On the eve of a British invasion, Paul Revere and a handful of friends coordinate a secret warning signal to convey how the British troops were approaching. One lantern in the Old North Church if they’re invading by land, two lanterns if they’re coming from the harbor.
On the night of April 18, 1775, they flash Revere the double lanterns and it’s on. Dude springs into action as America’s one-man burglar alarm, galloping from village to village, warning all the locals to arm themselves. It might seem odd that so much attention is heaped on a middleman who performed the relatively straightforward task that was asked of him. But there’s just something romantic about the image of Revere riding like a madman out in front of the coming war, letting everyone know that it was time to invent America with murder.
FIGURE 6.7 Things that rhyme with “Revere.”
THE TRUTH: Longfellow, in case you haven’t figured this out yet, was a poet. Not one of those classy poets, like Robert Frost; one of the rhyming ones, like Dr. Seuss without the drawings.
And do you know why Dr. Seuss wrote about a cat in a hat, rather than a porcupine? Because “cat” rhymes with fucking everything. This is, it turns out, also the reason you’ve heard of Paul Revere.
Longfellow didn’t pluck Paul Revere’s name from obscurity until January 1861. The country was about to become the setting of the Ken Burns documentary The Civil War, and the North needed something to get them in the spirit to protect them some Union. Since “Eye of the Tiger” hadn’t been written yet, they had to settle for poetry, and the poem they got was approximately as historically accurate as a nursery rhyme.
First of all, the midnight ride was a covert operation. Screaming “The British are coming!” when up to 20 percent of the population still considered themselves loyal Brits would have been a great way to screw up everything. More important, the British didn’t catch anyone off guard. The patriots had a plan in place to alert each other that the British were coming, and the most important part was getting the word out to as many armed men as possible. That’s why Paul Revere was one of forty different messengers who participated in the midnight ride of Paul Revere.
And it’s a good thing they didn’t rest the fate of the country on Revere’s shoulders. Do you know what slows you down when warning a militia about an imminent invasion? Getting captured by enemy sentries, which was exactly what happened to Revere before he ever made it to Concord. So, of the forty people involved in the midnight ride of Paul Revere, Revere was among the least effective of the group. But because his name is easy to rhyme, we celebrate his achievements instead of the guys who actually completed their rides.
Nice work, history.
FIGURE 6.8 Paul Revere, again seen in an artist’s depiction in which he was more effective than the real Paul Revere.
Abraham Lincoln: Badass, Supersize Giant with a Face Made of Magic
THE MYTH: He’s like America’s sweet, folksy grandpa. Sit on his knee and ol’ Honest Abe will tell you a story about log splitting, cabin building, and slave freeing.
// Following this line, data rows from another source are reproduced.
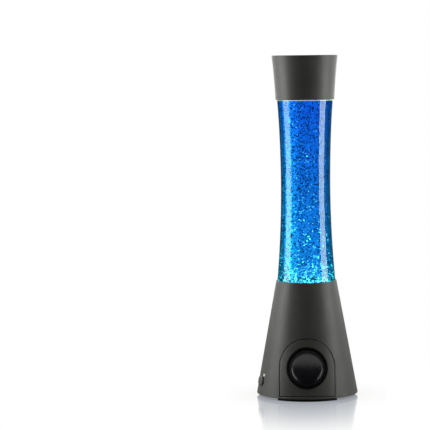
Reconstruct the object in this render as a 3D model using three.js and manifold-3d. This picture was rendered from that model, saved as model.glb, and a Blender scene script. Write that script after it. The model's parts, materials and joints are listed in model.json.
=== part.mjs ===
// A glitter lamp: a waisted glass bottle of glitter fluid, standing in a conical base that holds the
// bulb and a loudspeaker, under a flared cap. Millimetres, +Z up, origin on the floor under the axis.
// The front, where the loudspeaker is, faces -Y. An azimuth is in degrees from the front towards -X.
import * as THREE from 'three';
import { mergeVertices } from 'three/addons/utils/BufferGeometryUtils.js';
import Module from 'manifold-3d';

// Whole object and shared fits
const totalHeight = 380;
const fit = 0.3;
const overrun = 2;

// Base housing
const footHeight = 2.8;
const baseHeight = 126.4;
const baseBottomRadius = 56.5;
const baseRimRadius = 33.7;
const baseWall = 2.4;
const baseEdgeRound = 0.6;
const rimEdgeRound = 0.4;
const collarFit = 0.35;
const shelfDepth = 13.7;
const shelfThickness = 2.5;
const shelfOpeningRadius = 22;

// Bottle and its fluid
const bottleFootRadius = 32.4;
const bottleWaistRadius = 27.5;
const bottleCurveRadius = 1180;
const waistHeight = 120;
const glassWall = 2.2;
const glassFloor = 3;
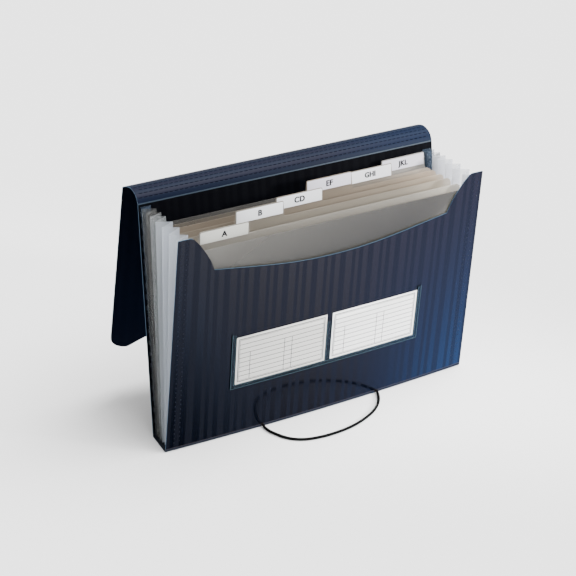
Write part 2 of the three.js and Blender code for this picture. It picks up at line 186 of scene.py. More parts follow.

If you only know a few things about Abraham Lincoln (our tallest and second-beardiest president to date), you probably know that he was a paragon of honor, a man who held a struggling country together with passion and focus, a man who carried himself with a quiet dignity that some would describe as downright Lincolnesque.
THE TRUTH: If you sat on Abraham Lincoln’s knee, he’d be much more likely to lift you up and throw you ten feet into the air than tell you a story about log cabins.
In reality, Lincoln had the heart and soul of an unpredictable cage fighter and the strength of several unpredictable cage fighters. He suffered from Marfan syndrome, a disorder that made his arms grow abnormally long—to lengths leading experts qualified as “Holy shit, giant!” He was like a dope-hat-wearing Mr. Fantastic, and he strengthened his bonus arms with a daily regimen of log splitting and house building. According to Henry Ketcham’s The Life of Abraham Lincoln, it wouldn’t have been uncommon to see the young Lincoln strutting around his hometown while carrying stone-filled crates weighing between 1,000 and 1,200 pounds. That’s not a typo, and it’s not like we weighed things differently in the past, as in, “Oh, back then one thousand pounds really weighed an ounce and only cost a nicke
l, and a woman knew her place.” The weight is accurate. Lincoln regularly lugged 1,200 pounds of stones around, just in case that skill might come in handy somewhere down the line.
FIGURE 6.9 Abraham Lincoln adds himself to Mount Rushmore. He also added himself to the front of the penny by headbutting a copper mine.
And it wasn’t just massive boxes of stones that Lincoln easily and carelessly tossed around town—it was also other human beings. We like to think of Lincoln as thoughtful and kind, like a gentle giant, but anecdotes about his early life suggest that he was violent and terrifying and not to be crossed, like an actual giant. When Lincoln moved to New Salem, Illinois, he ran into some trouble with the Clary’s Grove Boys, a local gang. Lincoln, having only lived in New Salem for about a week, was already tired of the Clary’s Grove bunch and demanded a fight with their leader, Jack Armstrong. Armstrong had Lincoln beat in fighting experience but was just outmatched in terms of Lincoln’s strength, arm size, and balls-out craziness. After circling each other for a bit, Lincoln simply picked Armstrong up by the throat, held him in the air, and shook him like a child until Armstrong surrendered. Lincoln would pull a similar stunt years later by lifting up a rowdy spectator out of a crowd and tossing him, but this time it wouldn’t be during a fight; it would be in the middle of Lincoln’s first public campaign speech for office in New Salem. Lincoln apparently campaigned for office on a platform of “I will straight-up hurl any motherfuckers who get on my nerves!” (he won, by the way).
So to recap, while shaping history into an easily digestible narrative, the media and your teachers decided to ignore the fact that Abraham Lincoln was a giant-armed, ax-wielding human tosser in order to focus on how honest he was.